Task to complete -
Would you return the complete listing below word for word?

Collected data -
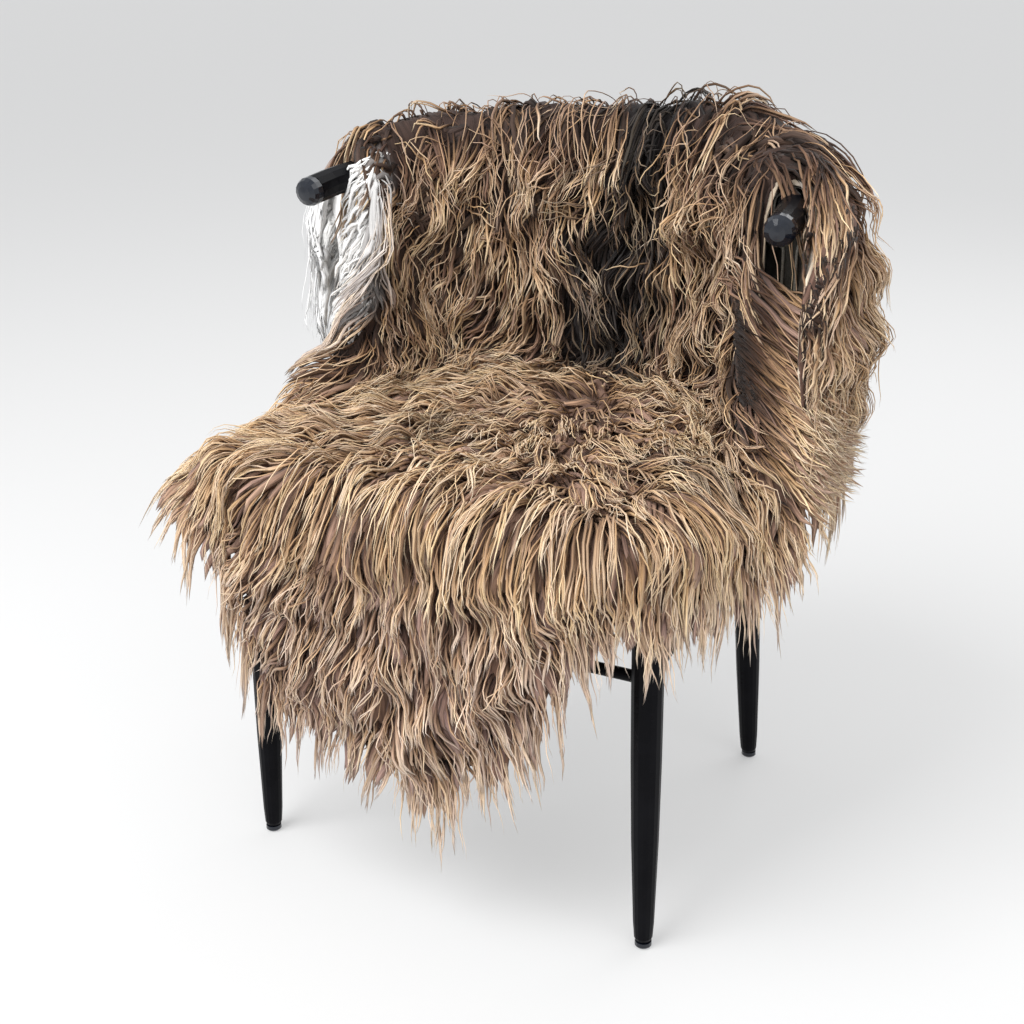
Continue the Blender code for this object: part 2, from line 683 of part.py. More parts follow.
def rim_line():
    """The hide's drawn rim: directions, mid-thickness points, the way out of the skin, and the wool side."""
    degrees = section_directions()
    degrees = np.concatenate([degrees, [360 + degrees[0]]])
    end = np.ones_like(degrees)
    skin = hide_skin(degrees, end)
    normal = hide_normal(degrees, end)
    middle = skin + normal * (pile_depth(degrees, end) / 2)[:, None]
    onward = np.roll(middle[:-1], -1, axis=0) - np.roll(middle[:-1], 1, axis=0)
    onward = np.concatenate([onward, onward[:1]])
    out = np.cross(onward, normal)
    out = out / np.linalg.norm(out, axis=-1, keepdims=True)
    return degrees, middle, out, normal


def rim_frame(start, end, marks):
    """The rim's points and directions at marks, which run from 0 at the start direction to 1 at the end."""
    degrees, middle, out, normal = rim_line()
    gone = np.concatenate([[0], np.cumsum(np.linalg.norm(np.diff(middle, axis=0), axis=1))])
    first, last = np.interp((start, end), degrees, gone)
    spots = first + marks * (last - first)
    frame = [
        np.stack([np.interp(spots, gone, data[:, k]) for k in range(3)], axis=1)
        for data in (middle, out, normal)
    ]
    frame[1] /= np.linalg.norm(frame[1], axis=1, keepdims=True)
    frame[2] /= np.linalg.norm(frame[2], axis=1, keepdims=True)
    return frame


def make_rim(rim, parts, random):
    """A narrow strip along the rim, and locks that grow from alternate stretches of its outer face."""
    wide, narrow = LOCK_SHARE, 1 - LOCK_SHARE
    marks = np.concatenate([[0], np.cumsum(np.tile([wide, narrow], rim.locks))])[:-1]
    middle, out, normal = rim_frame(rim.start, rim.end, marks / marks[-1])
    mean_out = out.mean(axis=0)
    bm = bmesh.new()
    rows = []
    for point, ahead, side in zip(middle, out, normal):
        half = side * RIM_THICKNESS / 2
        near, far = point + ahead * RIM_GAP, point + ahead * (RIM_GAP + RIM_WIDTH)
        rows.append([bm.verts.new(p) for p in (near - half, far - half, far + half, near + half)])
    for k, (first, second) in enumerate(zip(rows, rows[1:])):
        for side in range(4):
            corners = (first[side], second[side], second[(side + 1) % 4], first[(side + 1) % 4])
            if side == 1 and k % 2 == 0:
                grow_lock(bm, corners, rim, (out[k] + out[k + 1]) / 4 + mean_out / 2, random)
            else:
                bm.faces.new(corners)
    bm.faces.new(rows[0])
    bm.faces.new(rows[-1])
    add_object(rim.name, mesh_from(bm, rim.name), parts, BROWN_WOOL)


def grow_lock(bm, root, rim, out, random):
    """A four-sided lock from one stretch of the strip, which turns towards straight down."""
    centre = sum((corner.co for corner in root), Vector()) / 4
    offsets = [corner.co - centre for corner in root]
    direction = Vector(out)
    down = Vector((0, 0, -1))
    length = rim.length * random.uniform(0.78, 1.08)
    lean = Vector(random.uniform(-LOCK_LEAN, LOCK_LEAN, 3))
    step = length / (len(LOCK_TAPER) - 1)
    last = list(root)
    for taper in LOCK_TAPER[1:]:
        direction = (direction * (1 - rim.droop * 0.5) + down * rim.droop * 0.5 + lean).normalized()
        centre = centre + direction * step
        ring = [bm.verts.new(centre + offset * taper) for offset in offsets]
        for k in range(4):
            bm.faces.new((last[k], last[(k + 1) % 4], ring[(k + 1) % 4], ring[k]))
        last = ring
    bm.faces.new(last)


def centre_on_origin():
    """Moves everything so that the origin is at the middle of the bounding box's underside."""
    points = [
        vertex.co + made.location
        for made in bpy.data.objects
        if made.type == "MESH" and not made.hide_render
        for vertex in made.data.vertices
    ]
    for axis in (0, 1):
        across = [point[axis] for point in points]
        middle = (min(across) + max(across)) / 2
        for made in bpy.data.objects:
            made.location[axis] -= middle


def build():
    clear_scene()
    parts = make_collection("sheepskin_on_chair")
    cutters = make_collection("cutters", hidden=True)
    legs = make_legs(parts)
    make_stretchers(parts, cutters, legs)
    make_aprons(parts)
    make_seat(parts)
    make_rail(parts)
    make_back_pad(parts)
    make_hide(parts)
    random = np.random.default_rng(LOCK_SEED)
    for rim in RIMS:
        make_rim(rim, parts, random)
    centre_on_origin()


build()
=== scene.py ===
# %% [markdown]
# A long-haired brown sheepskin lies over a plain black chair. The chair and the hide's main form come in
# as a fixed frame of solids. This lesson dresses them: a thin leather hide, a dense undercoat, and then
# thousands of wool locks that are grown over the hide as whole numpy arrays.
# Blender has a hair system, but its strands have no mesh. Here each lock is a small closed mesh, so that
# the wool can be exported, weighed and looked at from any side.

import math

import bpy
import numpy as np
from mathutils import Matrix, Vector


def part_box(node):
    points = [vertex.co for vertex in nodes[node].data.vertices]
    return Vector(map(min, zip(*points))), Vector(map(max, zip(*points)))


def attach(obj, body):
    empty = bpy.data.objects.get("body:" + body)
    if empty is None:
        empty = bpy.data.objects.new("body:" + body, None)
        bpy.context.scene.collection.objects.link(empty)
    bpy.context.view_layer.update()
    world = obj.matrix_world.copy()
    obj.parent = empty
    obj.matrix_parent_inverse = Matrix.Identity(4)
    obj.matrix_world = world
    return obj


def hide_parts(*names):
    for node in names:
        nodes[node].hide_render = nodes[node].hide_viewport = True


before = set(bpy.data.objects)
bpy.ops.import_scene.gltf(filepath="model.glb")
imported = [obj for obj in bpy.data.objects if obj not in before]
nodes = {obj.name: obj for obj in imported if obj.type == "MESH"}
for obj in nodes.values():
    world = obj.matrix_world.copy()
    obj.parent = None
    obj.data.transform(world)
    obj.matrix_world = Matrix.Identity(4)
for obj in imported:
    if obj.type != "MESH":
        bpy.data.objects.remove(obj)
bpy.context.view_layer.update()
print("nodes in the frame:", len(nodes))

# %% [markdown]
# Every length below is in metres and every direction in degrees, where 0 is the chair's right, 90 its back
# and 270 its front. The hide is described from one point on the seat. That point is found from the frame:
# the back rail is symmetric from left to right, and the seat reaches a known distance forward.

# %% Find the middle of the hide
SEAT_FRONT = 0.232
rail_low, rail_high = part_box("back_rail")
seat_low, seat_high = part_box("seat")
MIDDLE_X = (rail_low[0] + rail_high[0]) / 2
MIDDLE_Y = seat_low[1] + SEAT_FRONT
SEAT_TOP = seat_high[2]
print("middle of the hide:", round(MIDDLE_X, 4), round(MIDDLE_Y, 4), "seat top:", round(SEAT_TOP, 4))

# %% [markdown]
# The hide follows the solid that stands for it. One row of the table is one section that runs out from the
# middle: how much it climbs the back, how steeply it hangs, how far it goes past the seat, how deep its
# wool is, and how far its fallen end sways. Between rows the values are eased.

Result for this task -
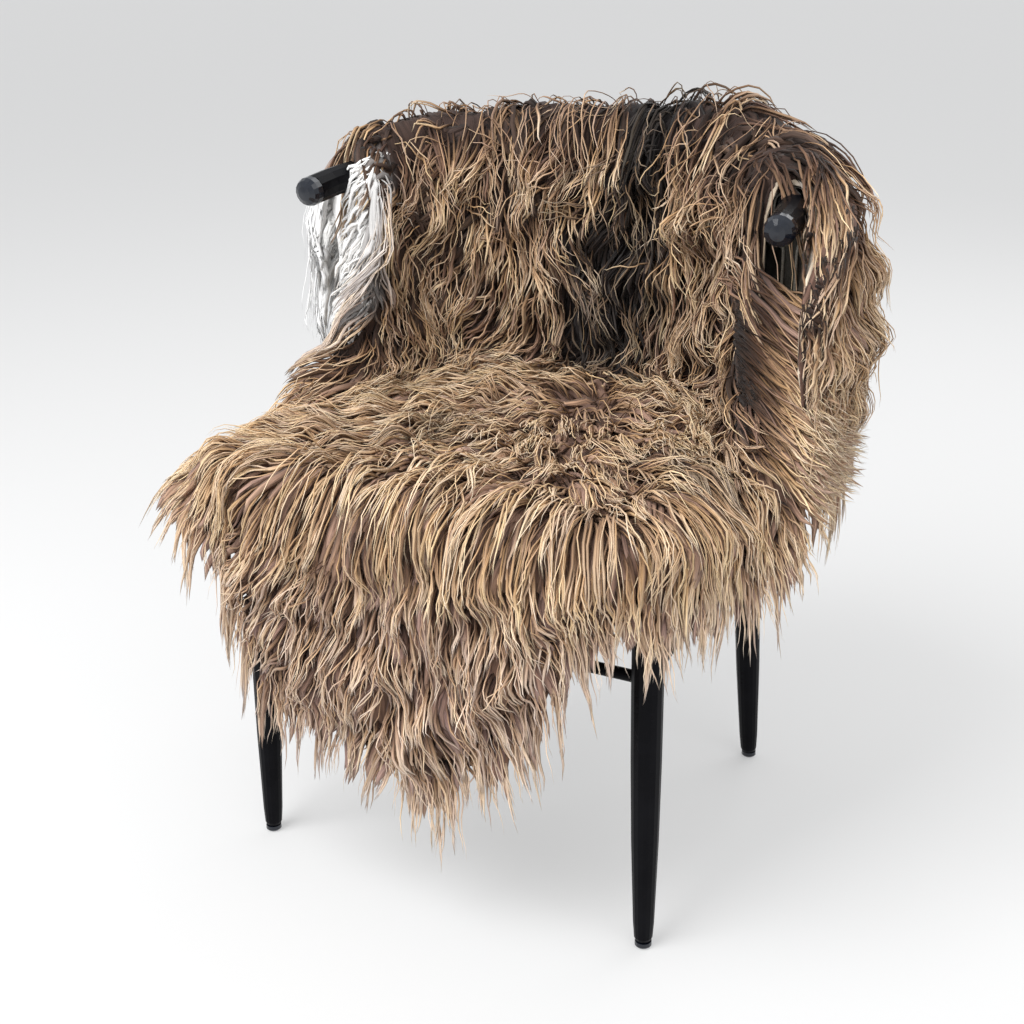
Continue the Blender code for this object: part 2, from line 683 of part.py. More parts follow.
def rim_line():
    """The hide's drawn rim: directions, mid-thickness points, the way out of the skin, and the wool side."""
    degrees = section_directions()
    degrees = np.concatenate([degrees, [360 + degrees[0]]])
    end = np.ones_like(degrees)
    skin = hide_skin(degrees, end)
    normal = hide_normal(degrees, end)
    middle = skin + normal * (pile_depth(degrees, end) / 2)[:, None]
    onward = np.roll(middle[:-1], -1, axis=0) - np.roll(middle[:-1], 1, axis=0)
    onward = np.concatenate([onward, onward[:1]])
    out = np.cross(onward, normal)
    out = out / np.linalg.norm(out, axis=-1, keepdims=True)
    return degrees, middle, out, normal


def rim_frame(start, end, marks):
    """The rim's points and directions at marks, which run from 0 at the start direction to 1 at the end."""
    degrees, middle, out, normal = rim_line()
    gone = np.concatenate([[0], np.cumsum(np.linalg.norm(np.diff(middle, axis=0), axis=1))])
    first, last = np.interp((start, end), degrees, gone)
    spots = first + marks * (last - first)
    frame = [
        np.stack([np.interp(spots, gone, data[:, k]) for k in range(3)], axis=1)
        for data in (middle, out, normal)
    ]
    frame[1] /= np.linalg.norm(frame[1], axis=1, keepdims=True)
    frame[2] /= np.linalg.norm(frame[2], axis=1, keepdims=True)
    return frame


def make_rim(rim, parts, random):
    """A narrow strip along the rim, and locks that grow from alternate stretches of its outer face."""
    wide, narrow = LOCK_SHARE, 1 - LOCK_SHARE
    marks = np.concatenate([[0], np.cumsum(np.tile([wide, narrow], rim.locks))])[:-1]
    middle, out, normal = rim_frame(rim.start, rim.end, marks / marks[-1])
    mean_out = out.mean(axis=0)
    bm = bmesh.new()
    rows = []
    for point, ahead, side in zip(middle, out, normal):
        half = side * RIM_THICKNESS / 2
        near, far = point + ahead * RIM_GAP, point + ahead * (RIM_GAP + RIM_WIDTH)
        rows.append([bm.verts.new(p) for p in (near - half, far - half, far + half, near + half)])
    for k, (first, second) in enumerate(zip(rows, rows[1:])):
        for side in range(4):
            corners = (first[side], second[side], second[(side + 1) % 4], first[(side + 1) % 4])
            if side == 1 and k % 2 == 0:
                grow_lock(bm, corners, rim, (out[k] + out[k + 1]) / 4 + mean_out / 2, random)
            else:
                bm.faces.new(corners)
    bm.faces.new(rows[0])
    bm.faces.new(rows[-1])
    add_object(rim.name, mesh_from(bm, rim.name), parts, BROWN_WOOL)


def grow_lock(bm, root, rim, out, random):
    """A four-sided lock from one stretch of the strip, which turns towards straight down."""
    centre = sum((corner.co for corner in root), Vector()) / 4
    offsets = [corner.co - centre for corner in root]
    direction = Vector(out)
    down = Vector((0, 0, -1))
    length = rim.length * random.uniform(0.78, 1.08)
    lean = Vector(random.uniform(-LOCK_LEAN, LOCK_LEAN, 3))
    step = length / (len(LOCK_TAPER) - 1)
    last = list(root)
    for taper in LOCK_TAPER[1:]:
        direction = (direction * (1 - rim.droop * 0.5) + down * rim.droop * 0.5 + lean).normalized()
        centre = centre + direction * step
        ring = [bm.verts.new(centre + offset * taper) for offset in offsets]
        for k in range(4):
            bm.faces.new((last[k], last[(k + 1) % 4], ring[(k + 1) % 4], ring[k]))
        last = ring
    bm.faces.new(last)


def centre_on_origin():
    """Moves everything so that the origin is at the middle of the bounding box's underside."""
    points = [
        vertex.co + made.location
        for made in bpy.data.objects
        if made.type == "MESH" and not made.hide_render
        for vertex in made.data.vertices
    ]
    for axis in (0, 1):
        across = [point[axis] for point in points]
        middle = (min(across) + max(across)) / 2
        for made in bpy.data.objects:
            made.location[axis] -= middle


def build():
    clear_scene()
    parts = make_collection("sheepskin_on_chair")
    cutters = make_collection("cutters", hidden=True)
    legs = make_legs(parts)
    make_stretchers(parts, cutters, legs)
    make_aprons(parts)
    make_seat(parts)
    make_rail(parts)
    make_back_pad(parts)
    make_hide(parts)
    random = np.random.default_rng(LOCK_SEED)
    for rim in RIMS:
        make_rim(rim, parts, random)
    centre_on_origin()


build()
=== scene.py ===
# %% [markdown]
# A long-haired brown sheepskin lies over a plain black chair. The chair and the hide's main form come in
# as a fixed frame of solids. This lesson dresses them: a thin leather hide, a dense undercoat, and then
# thousands of wool locks that are grown over the hide as whole numpy arrays.
# Blender has a hair system, but its strands have no mesh. Here each lock is a small closed mesh, so that
# the wool can be exported, weighed and looked at from any side.

import math

import bpy
import numpy as np
from mathutils import Matrix, Vector


def part_box(node):
    points = [vertex.co for vertex in nodes[node].data.vertices]
    return Vector(map(min, zip(*points))), Vector(map(max, zip(*points)))


def attach(obj, body):
    empty = bpy.data.objects.get("body:" + body)
    if empty is None:
        empty = bpy.data.objects.new("body:" + body, None)
        bpy.context.scene.collection.objects.link(empty)
    bpy.context.view_layer.update()
    world = obj.matrix_world.copy()
    obj.parent = empty
    obj.matrix_parent_inverse = Matrix.Identity(4)
    obj.matrix_world = world
    return obj


def hide_parts(*names):
    for node in names:
        nodes[node].hide_render = nodes[node].hide_viewport = True


before = set(bpy.data.objects)
bpy.ops.import_scene.gltf(filepath="model.glb")
imported = [obj for obj in bpy.data.objects if obj not in before]
nodes = {obj.name: obj for obj in imported if obj.type == "MESH"}
for obj in nodes.values():
    world = obj.matrix_world.copy()
    obj.parent = None
    obj.data.transform(world)
    obj.matrix_world = Matrix.Identity(4)
for obj in imported:
    if obj.type != "MESH":
        bpy.data.objects.remove(obj)
bpy.context.view_layer.update()
print("nodes in the frame:", len(nodes))

# %% [markdown]
# Every length below is in metres and every direction in degrees, where 0 is the chair's right, 90 its back
# and 270 its front. The hide is described from one point on the seat. That point is found from the frame:
# the back rail is symmetric from left to right, and the seat reaches a known distance forward.

# %% Find the middle of the hide
SEAT_FRONT = 0.232
rail_low, rail_high = part_box("back_rail")
seat_low, seat_high = part_box("seat")
MIDDLE_X = (rail_low[0] + rail_high[0]) / 2
MIDDLE_Y = seat_low[1] + SEAT_FRONT
SEAT_TOP = seat_high[2]
print("middle of the hide:", round(MIDDLE_X, 4), round(MIDDLE_Y, 4), "seat top:", round(SEAT_TOP, 4))

# %% [markdown]
# The hide follows the solid that stands for it. One row of the table is one section that runs out from the
# middle: how much it climbs the back, how steeply it hangs, how far it goes past the seat, how deep its
# wool is, and how far its fallen end sways. Between rows the values are eased.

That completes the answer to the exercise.